(A block of data)
* Start *

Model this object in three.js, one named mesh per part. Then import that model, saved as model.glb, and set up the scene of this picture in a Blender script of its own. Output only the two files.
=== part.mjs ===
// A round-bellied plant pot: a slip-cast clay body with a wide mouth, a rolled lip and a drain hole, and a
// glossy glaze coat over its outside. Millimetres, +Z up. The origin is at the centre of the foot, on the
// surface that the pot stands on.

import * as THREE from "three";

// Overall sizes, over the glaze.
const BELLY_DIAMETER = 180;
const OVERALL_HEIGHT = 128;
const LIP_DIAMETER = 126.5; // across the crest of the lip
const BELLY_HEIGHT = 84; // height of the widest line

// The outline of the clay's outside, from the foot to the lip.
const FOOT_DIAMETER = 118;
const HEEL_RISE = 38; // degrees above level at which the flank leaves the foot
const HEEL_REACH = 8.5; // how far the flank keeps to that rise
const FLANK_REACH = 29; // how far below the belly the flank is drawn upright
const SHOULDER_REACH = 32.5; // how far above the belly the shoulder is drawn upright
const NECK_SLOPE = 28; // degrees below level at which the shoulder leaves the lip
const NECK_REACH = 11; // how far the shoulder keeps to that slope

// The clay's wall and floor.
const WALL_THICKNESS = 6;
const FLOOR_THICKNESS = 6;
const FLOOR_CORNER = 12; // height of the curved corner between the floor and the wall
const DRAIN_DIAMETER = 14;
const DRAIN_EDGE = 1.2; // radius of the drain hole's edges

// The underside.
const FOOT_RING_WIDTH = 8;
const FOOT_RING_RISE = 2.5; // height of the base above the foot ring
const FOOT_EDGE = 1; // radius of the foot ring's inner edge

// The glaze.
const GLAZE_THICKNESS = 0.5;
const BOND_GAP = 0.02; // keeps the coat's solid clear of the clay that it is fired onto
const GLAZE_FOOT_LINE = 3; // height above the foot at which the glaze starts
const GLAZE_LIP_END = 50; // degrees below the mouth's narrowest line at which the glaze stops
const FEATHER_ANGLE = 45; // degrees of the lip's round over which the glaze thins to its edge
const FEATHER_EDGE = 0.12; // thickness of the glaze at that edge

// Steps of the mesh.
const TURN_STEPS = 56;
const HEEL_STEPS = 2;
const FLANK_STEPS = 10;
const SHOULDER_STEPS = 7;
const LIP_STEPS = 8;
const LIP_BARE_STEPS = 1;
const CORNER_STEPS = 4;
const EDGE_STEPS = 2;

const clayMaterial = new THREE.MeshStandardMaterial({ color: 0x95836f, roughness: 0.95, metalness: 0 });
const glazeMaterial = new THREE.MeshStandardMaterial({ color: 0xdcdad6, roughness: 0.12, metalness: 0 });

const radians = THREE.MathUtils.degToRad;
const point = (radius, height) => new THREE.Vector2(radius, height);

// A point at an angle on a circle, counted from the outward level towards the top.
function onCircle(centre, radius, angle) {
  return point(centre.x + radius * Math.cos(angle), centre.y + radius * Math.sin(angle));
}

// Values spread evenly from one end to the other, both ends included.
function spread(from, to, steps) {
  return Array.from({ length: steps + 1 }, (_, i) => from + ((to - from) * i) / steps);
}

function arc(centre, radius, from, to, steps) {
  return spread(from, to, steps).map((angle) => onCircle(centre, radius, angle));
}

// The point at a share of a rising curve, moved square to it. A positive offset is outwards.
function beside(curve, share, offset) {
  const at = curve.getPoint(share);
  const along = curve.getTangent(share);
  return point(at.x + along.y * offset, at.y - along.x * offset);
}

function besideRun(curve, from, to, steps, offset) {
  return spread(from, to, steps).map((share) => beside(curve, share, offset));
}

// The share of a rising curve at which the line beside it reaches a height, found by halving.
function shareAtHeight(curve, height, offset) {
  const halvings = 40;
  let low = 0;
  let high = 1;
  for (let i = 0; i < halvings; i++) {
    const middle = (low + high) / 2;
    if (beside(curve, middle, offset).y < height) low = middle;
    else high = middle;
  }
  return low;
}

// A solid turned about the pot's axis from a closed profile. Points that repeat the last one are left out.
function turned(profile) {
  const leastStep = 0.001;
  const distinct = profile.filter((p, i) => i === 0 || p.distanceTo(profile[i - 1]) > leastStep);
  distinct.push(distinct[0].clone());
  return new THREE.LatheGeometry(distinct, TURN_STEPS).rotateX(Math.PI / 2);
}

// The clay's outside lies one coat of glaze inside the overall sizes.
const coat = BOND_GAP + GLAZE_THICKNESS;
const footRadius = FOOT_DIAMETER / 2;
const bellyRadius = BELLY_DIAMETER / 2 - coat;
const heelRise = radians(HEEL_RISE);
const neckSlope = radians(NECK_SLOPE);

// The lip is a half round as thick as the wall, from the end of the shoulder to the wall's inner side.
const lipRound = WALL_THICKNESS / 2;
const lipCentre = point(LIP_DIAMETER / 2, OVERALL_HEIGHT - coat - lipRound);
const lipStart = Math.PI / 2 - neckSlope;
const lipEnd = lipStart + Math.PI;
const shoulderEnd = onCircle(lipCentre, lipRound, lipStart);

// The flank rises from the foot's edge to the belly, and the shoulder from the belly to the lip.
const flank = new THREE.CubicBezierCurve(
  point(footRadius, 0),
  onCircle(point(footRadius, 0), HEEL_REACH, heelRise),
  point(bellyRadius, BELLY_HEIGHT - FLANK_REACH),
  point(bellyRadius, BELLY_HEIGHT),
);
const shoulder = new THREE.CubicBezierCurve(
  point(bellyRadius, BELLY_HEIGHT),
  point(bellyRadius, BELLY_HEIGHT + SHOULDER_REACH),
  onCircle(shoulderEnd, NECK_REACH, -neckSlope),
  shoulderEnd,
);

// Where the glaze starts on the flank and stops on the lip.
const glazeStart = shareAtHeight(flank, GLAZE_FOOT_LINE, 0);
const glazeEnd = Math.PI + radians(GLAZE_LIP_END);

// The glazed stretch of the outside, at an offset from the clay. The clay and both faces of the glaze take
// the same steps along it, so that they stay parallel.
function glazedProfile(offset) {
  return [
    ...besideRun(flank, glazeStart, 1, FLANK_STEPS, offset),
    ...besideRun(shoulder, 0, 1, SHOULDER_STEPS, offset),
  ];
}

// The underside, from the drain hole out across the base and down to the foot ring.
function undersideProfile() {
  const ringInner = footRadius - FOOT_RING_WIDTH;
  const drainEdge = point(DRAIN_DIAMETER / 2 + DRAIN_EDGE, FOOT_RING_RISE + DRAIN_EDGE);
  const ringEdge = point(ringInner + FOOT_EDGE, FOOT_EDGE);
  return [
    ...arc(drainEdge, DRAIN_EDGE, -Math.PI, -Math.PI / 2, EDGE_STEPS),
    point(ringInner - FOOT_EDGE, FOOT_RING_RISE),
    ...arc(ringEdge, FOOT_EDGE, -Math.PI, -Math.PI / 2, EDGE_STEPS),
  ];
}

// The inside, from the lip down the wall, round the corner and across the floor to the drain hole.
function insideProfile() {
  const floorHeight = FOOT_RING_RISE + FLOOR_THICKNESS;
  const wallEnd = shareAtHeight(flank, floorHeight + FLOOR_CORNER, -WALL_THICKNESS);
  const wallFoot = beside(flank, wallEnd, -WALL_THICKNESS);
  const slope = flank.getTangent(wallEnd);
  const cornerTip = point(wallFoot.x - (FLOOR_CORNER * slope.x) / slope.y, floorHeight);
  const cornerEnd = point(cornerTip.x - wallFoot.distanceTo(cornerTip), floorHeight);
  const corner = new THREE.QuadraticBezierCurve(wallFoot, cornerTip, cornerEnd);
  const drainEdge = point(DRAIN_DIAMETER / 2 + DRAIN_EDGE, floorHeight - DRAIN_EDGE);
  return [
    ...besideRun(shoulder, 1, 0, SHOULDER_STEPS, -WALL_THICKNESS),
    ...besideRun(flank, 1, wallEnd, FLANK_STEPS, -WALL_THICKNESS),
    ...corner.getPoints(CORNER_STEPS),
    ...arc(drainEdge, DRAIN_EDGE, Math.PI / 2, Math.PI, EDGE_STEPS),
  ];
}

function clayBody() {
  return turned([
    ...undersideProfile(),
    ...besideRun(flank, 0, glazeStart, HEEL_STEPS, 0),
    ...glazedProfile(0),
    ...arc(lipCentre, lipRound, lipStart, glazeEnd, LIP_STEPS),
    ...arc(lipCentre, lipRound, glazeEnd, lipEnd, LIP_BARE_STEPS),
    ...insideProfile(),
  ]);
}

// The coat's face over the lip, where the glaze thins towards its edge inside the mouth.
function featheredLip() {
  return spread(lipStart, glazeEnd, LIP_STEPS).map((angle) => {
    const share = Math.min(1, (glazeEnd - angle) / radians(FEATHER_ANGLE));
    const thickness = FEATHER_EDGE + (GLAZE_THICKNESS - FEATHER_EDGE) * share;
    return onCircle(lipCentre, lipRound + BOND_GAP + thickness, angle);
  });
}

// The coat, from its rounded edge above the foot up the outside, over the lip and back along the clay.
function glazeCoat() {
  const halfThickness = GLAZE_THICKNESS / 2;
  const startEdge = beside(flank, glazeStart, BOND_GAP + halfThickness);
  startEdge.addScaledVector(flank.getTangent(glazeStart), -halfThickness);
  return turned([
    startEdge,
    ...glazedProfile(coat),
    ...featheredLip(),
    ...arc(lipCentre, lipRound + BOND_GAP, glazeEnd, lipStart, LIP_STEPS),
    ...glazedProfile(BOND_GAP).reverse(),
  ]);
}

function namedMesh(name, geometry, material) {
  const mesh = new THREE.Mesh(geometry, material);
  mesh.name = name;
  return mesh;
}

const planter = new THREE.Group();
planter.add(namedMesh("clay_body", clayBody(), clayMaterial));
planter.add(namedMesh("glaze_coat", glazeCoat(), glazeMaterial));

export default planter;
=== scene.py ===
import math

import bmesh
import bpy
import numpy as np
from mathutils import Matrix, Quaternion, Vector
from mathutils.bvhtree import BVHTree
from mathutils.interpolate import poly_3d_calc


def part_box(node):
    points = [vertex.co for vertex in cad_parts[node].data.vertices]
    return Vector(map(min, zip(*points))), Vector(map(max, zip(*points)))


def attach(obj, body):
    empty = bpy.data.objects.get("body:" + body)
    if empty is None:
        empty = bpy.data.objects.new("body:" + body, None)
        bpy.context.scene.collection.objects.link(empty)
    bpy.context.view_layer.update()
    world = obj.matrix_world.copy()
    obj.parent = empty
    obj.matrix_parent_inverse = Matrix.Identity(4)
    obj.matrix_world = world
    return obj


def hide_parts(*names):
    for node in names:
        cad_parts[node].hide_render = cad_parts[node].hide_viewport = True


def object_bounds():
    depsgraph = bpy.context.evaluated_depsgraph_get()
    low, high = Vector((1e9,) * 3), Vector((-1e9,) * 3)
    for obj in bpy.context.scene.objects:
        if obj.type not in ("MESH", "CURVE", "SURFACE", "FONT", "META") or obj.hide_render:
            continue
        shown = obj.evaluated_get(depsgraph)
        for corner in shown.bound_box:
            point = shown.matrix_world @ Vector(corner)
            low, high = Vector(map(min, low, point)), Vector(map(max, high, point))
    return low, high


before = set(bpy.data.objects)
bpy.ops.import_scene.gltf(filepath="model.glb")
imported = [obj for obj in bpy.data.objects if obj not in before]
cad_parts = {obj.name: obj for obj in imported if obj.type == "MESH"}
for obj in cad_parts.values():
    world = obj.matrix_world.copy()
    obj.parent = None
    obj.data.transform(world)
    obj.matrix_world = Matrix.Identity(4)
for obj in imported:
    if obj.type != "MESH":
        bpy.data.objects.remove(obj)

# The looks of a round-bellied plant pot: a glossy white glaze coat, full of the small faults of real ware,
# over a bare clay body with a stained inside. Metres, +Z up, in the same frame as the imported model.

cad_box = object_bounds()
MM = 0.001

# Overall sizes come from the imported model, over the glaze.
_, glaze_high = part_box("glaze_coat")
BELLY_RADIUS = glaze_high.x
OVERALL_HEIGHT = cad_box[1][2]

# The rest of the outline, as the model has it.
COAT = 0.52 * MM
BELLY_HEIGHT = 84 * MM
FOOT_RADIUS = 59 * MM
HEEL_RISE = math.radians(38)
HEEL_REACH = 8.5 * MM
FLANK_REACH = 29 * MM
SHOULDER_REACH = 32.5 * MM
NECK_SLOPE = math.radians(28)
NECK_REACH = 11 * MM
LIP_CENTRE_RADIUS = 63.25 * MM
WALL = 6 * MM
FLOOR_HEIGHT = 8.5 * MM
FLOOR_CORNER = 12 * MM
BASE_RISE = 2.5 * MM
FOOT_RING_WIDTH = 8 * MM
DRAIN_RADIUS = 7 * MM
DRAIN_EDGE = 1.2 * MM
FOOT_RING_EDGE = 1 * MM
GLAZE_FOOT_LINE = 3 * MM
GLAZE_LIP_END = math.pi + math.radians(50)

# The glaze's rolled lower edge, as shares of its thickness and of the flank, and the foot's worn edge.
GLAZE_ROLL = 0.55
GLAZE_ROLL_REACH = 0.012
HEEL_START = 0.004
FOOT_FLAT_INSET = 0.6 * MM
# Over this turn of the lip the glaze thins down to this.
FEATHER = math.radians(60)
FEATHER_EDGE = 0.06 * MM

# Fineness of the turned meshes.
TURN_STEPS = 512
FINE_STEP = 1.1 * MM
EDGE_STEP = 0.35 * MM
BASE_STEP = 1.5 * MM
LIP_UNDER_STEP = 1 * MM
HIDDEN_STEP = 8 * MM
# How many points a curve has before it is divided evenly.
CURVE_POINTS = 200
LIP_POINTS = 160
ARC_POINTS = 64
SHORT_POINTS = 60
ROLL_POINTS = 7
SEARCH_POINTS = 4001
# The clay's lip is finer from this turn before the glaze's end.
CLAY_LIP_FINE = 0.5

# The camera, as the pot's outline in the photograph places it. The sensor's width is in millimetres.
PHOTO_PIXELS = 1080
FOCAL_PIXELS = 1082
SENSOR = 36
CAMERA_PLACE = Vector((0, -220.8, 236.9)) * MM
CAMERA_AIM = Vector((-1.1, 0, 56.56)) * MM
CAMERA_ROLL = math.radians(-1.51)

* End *
* Start *

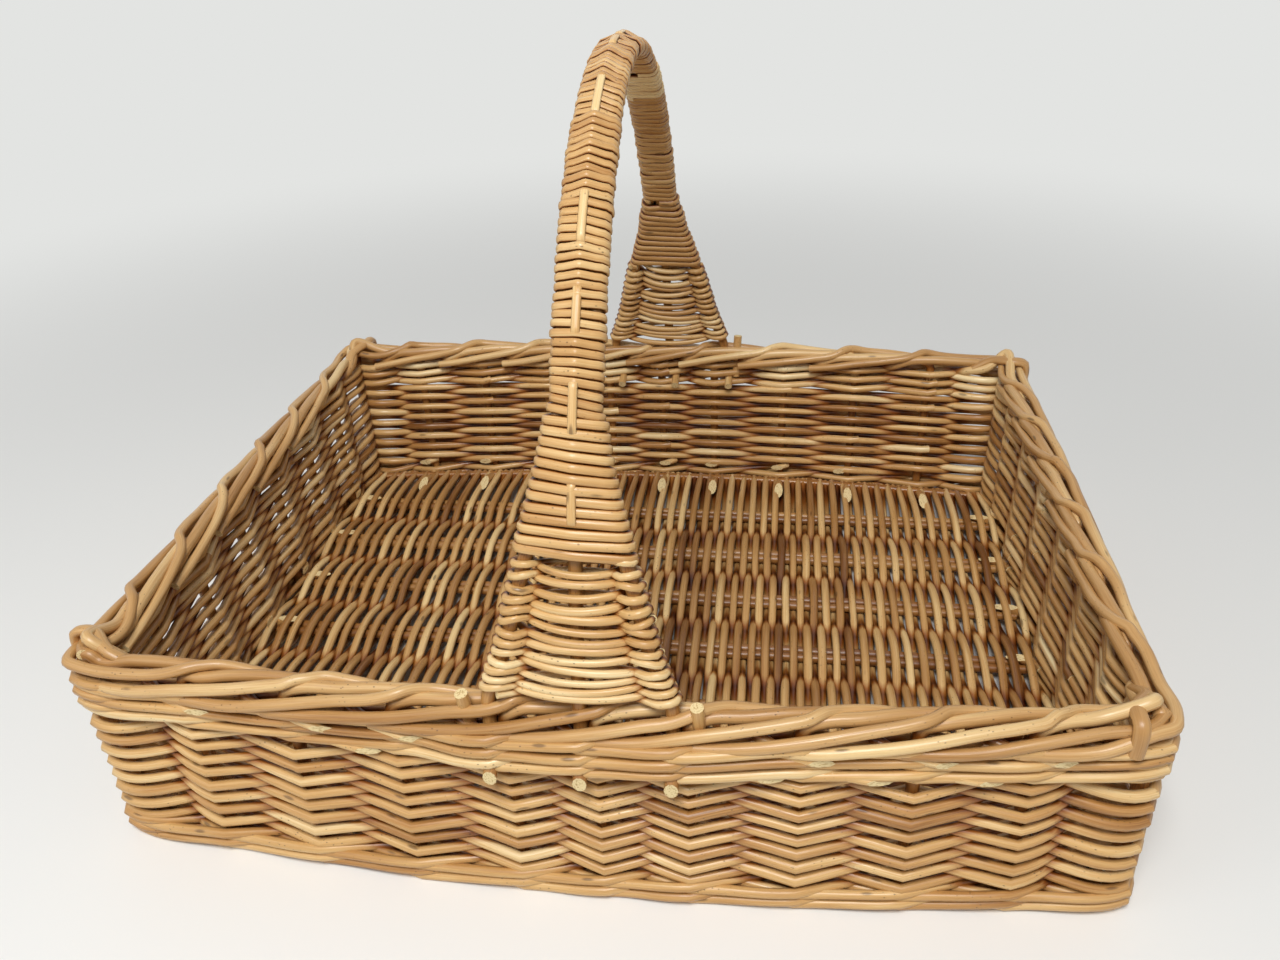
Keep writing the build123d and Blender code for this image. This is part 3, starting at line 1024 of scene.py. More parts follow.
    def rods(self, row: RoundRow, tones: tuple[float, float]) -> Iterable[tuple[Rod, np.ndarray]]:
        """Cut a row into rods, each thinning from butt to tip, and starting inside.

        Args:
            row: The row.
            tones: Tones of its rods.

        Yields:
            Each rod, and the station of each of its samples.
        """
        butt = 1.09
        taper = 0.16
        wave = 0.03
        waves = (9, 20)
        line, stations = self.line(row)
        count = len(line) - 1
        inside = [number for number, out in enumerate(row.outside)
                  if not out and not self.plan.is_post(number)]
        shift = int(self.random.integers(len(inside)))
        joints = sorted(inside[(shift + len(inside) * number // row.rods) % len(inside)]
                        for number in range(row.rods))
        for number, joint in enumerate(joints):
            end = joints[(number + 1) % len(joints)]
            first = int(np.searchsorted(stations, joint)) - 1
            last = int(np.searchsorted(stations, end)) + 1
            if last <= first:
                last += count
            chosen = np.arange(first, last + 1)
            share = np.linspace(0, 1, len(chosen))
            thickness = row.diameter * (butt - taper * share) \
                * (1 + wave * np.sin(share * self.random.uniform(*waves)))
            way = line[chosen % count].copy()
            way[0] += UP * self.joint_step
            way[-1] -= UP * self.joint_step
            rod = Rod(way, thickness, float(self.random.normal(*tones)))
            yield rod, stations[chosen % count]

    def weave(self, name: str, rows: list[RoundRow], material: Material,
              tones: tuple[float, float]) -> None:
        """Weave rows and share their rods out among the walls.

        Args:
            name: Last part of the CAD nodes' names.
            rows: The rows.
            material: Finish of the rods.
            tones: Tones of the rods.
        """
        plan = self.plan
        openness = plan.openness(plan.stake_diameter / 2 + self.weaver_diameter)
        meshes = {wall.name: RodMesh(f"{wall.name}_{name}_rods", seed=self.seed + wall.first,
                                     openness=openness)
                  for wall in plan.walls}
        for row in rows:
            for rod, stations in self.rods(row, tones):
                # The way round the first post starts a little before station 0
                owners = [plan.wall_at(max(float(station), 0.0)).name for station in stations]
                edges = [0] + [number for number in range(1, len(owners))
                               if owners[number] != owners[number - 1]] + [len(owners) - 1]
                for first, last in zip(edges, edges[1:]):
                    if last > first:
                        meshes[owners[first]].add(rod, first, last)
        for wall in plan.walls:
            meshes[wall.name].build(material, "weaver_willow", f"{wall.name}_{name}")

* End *
* Start *

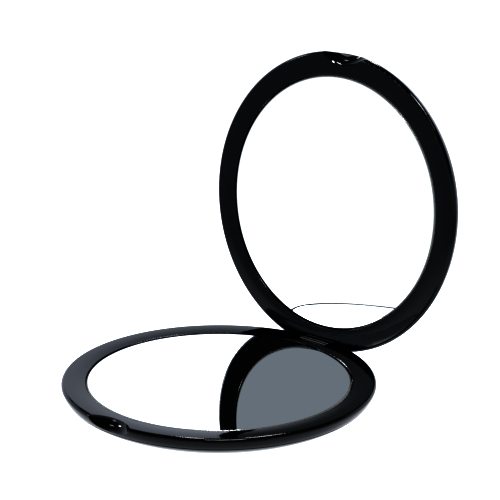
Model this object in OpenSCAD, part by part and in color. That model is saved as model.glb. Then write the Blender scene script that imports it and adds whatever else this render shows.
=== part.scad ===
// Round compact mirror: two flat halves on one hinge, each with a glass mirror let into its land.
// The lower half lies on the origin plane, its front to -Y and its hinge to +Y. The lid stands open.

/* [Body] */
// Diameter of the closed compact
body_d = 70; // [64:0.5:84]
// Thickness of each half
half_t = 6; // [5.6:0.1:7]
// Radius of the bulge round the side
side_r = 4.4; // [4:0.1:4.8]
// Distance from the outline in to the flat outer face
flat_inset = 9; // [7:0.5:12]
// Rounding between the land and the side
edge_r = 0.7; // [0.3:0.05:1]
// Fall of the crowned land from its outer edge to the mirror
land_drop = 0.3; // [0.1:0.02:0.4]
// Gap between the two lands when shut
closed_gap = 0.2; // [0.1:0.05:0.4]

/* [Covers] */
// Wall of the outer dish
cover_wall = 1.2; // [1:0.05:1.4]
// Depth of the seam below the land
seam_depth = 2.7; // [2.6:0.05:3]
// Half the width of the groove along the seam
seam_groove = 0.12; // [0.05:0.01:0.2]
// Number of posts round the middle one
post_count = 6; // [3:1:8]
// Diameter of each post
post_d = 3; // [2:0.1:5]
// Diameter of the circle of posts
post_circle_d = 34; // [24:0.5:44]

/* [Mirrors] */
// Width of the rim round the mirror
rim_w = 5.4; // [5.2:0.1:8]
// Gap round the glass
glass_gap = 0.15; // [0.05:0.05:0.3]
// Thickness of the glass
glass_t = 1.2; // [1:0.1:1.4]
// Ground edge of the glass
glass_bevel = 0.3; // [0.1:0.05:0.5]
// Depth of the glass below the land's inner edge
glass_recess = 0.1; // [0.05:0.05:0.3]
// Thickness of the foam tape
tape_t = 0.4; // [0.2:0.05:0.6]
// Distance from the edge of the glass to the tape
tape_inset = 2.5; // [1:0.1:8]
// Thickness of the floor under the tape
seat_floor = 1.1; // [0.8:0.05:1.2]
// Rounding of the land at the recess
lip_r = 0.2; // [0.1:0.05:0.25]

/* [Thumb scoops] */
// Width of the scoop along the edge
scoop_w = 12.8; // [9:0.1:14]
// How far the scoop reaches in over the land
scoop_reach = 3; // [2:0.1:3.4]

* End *

▶ **Exercise brief**: Quote nothing but the lines that run from the line containing "Model this object in OpenSCAD, part" through the line containing "post_circle_d = 34; // [24:0.5:44]", keeping both of them word for word.

▶ **Final result**:
Model this object in OpenSCAD, part by part and in color. That model is saved as model.glb. Then write the Blender scene script that imports it and adds whatever else this render shows.
=== part.scad ===
// Round compact mirror: two flat halves on one hinge, each with a glass mirror let into its land.
// The lower half lies on the origin plane, its front to -Y and its hinge to +Y. The lid stands open.

/* [Body] */
// Diameter of the closed compact
body_d = 70; // [64:0.5:84]
// Thickness of each half
half_t = 6; // [5.6:0.1:7]
// Radius of the bulge round the side
side_r = 4.4; // [4:0.1:4.8]
// Distance from the outline in to the flat outer face
flat_inset = 9; // [7:0.5:12]
// Rounding between the land and the side
edge_r = 0.7; // [0.3:0.05:1]
// Fall of the crowned land from its outer edge to the mirror
land_drop = 0.3; // [0.1:0.02:0.4]
// Gap between the two lands when shut
closed_gap = 0.2; // [0.1:0.05:0.4]

/* [Covers] */
// Wall of the outer dish
cover_wall = 1.2; // [1:0.05:1.4]
// Depth of the seam below the land
seam_depth = 2.7; // [2.6:0.05:3]
// Half the width of the groove along the seam
seam_groove = 0.12; // [0.05:0.01:0.2]
// Number of posts round the middle one
post_count = 6; // [3:1:8]
// Diameter of each post
post_d = 3; // [2:0.1:5]
// Diameter of the circle of posts
post_circle_d = 34; // [24:0.5:44]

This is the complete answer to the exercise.